╭──
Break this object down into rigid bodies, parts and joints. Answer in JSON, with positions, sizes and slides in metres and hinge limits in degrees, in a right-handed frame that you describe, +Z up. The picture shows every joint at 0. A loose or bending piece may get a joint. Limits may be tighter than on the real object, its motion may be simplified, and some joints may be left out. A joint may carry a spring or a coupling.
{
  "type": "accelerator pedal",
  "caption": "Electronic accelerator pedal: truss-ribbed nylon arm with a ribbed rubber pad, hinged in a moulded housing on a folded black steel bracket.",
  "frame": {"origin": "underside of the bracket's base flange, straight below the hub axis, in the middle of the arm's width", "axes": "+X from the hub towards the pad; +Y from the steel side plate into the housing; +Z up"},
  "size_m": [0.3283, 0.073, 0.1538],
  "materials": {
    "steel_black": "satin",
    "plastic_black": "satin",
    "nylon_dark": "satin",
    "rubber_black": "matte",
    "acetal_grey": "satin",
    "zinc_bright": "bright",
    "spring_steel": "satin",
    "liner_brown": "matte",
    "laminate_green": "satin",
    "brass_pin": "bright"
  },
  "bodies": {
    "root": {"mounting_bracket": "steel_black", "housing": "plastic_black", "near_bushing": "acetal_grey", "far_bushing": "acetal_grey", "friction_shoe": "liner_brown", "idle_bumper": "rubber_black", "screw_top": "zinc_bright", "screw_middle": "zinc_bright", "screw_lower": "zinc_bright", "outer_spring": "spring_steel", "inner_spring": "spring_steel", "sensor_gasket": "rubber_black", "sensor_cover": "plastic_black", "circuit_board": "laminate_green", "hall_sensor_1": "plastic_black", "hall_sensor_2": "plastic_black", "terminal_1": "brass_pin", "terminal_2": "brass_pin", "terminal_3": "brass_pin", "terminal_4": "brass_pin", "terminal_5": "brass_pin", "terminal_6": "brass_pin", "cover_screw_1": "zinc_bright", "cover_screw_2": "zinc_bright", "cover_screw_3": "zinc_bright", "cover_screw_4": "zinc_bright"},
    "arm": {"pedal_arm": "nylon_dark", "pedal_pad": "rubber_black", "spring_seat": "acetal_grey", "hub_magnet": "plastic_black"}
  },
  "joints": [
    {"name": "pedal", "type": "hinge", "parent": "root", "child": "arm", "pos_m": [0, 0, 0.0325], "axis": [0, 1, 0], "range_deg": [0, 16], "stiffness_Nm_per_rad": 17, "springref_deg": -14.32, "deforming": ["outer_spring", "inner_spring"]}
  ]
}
╰──
Your task is to quote all of the data word for word.

Break this object down into rigid bodies, parts and joints. Answer in JSON, with positions, sizes and slides in metres and hinge limits in degrees, in a right-handed frame that you describe, +Z up. The picture shows every joint at 0. A loose or bending piece may get a joint. Limits may be tighter than on the real object, its motion may be simplified, and some joints may be left out. A joint may carry a spring or a coupling.
{
  "type": "accelerator pedal",
  "caption": "Electronic accelerator pedal: truss-ribbed nylon arm with a ribbed rubber pad, hinged in a moulded housing on a folded black steel bracket.",
  "frame": {"origin": "underside of the bracket's base flange, straight below the hub axis, in the middle of the arm's width", "axes": "+X from the hub towards the pad; +Y from the steel side plate into the housing; +Z up"},
  "size_m": [0.3283, 0.073, 0.1538],
  "materials": {
    "steel_black": "satin",
    "plastic_black": "satin",
    "nylon_dark": "satin",
    "rubber_black": "matte",
    "acetal_grey": "satin",
    "zinc_bright": "bright",
    "spring_steel": "satin",
    "liner_brown": "matte",
    "laminate_green": "satin",
    "brass_pin": "bright"
  },
  "bodies": {
    "root": {"mounting_bracket": "steel_black", "housing": "plastic_black", "near_bushing": "acetal_grey", "far_bushing": "acetal_grey", "friction_shoe": "liner_brown", "idle_bumper": "rubber_black", "screw_top": "zinc_bright", "screw_middle": "zinc_bright", "screw_lower": "zinc_bright", "outer_spring": "spring_steel", "inner_spring": "spring_steel", "sensor_gasket": "rubber_black", "sensor_cover": "plastic_black", "circuit_board": "laminate_green", "hall_sensor_1": "plastic_black", "hall_sensor_2": "plastic_black", "terminal_1": "brass_pin", "terminal_2": "brass_pin", "terminal_3": "brass_pin", "terminal_4": "brass_pin", "terminal_5": "brass_pin", "terminal_6": "brass_pin", "cover_screw_1": "zinc_bright", "cover_screw_2": "zinc_bright", "cover_screw_3": "zinc_bright", "cover_screw_4": "zinc_bright"},
    "arm": {"pedal_arm": "nylon_dark", "pedal_pad": "rubber_black", "spring_seat": "acetal_grey", "hub_magnet": "plastic_black"}
  },
  "joints": [
    {"name": "pedal", "type": "hinge", "parent": "root", "child": "arm", "pos_m": [0, 0, 0.0325], "axis": [0, 1, 0], "range_deg": [0, 16], "stiffness_Nm_per_rad": 17, "springref_deg": -14.32, "deforming": ["outer_spring", "inner_spring"]}
  ]
}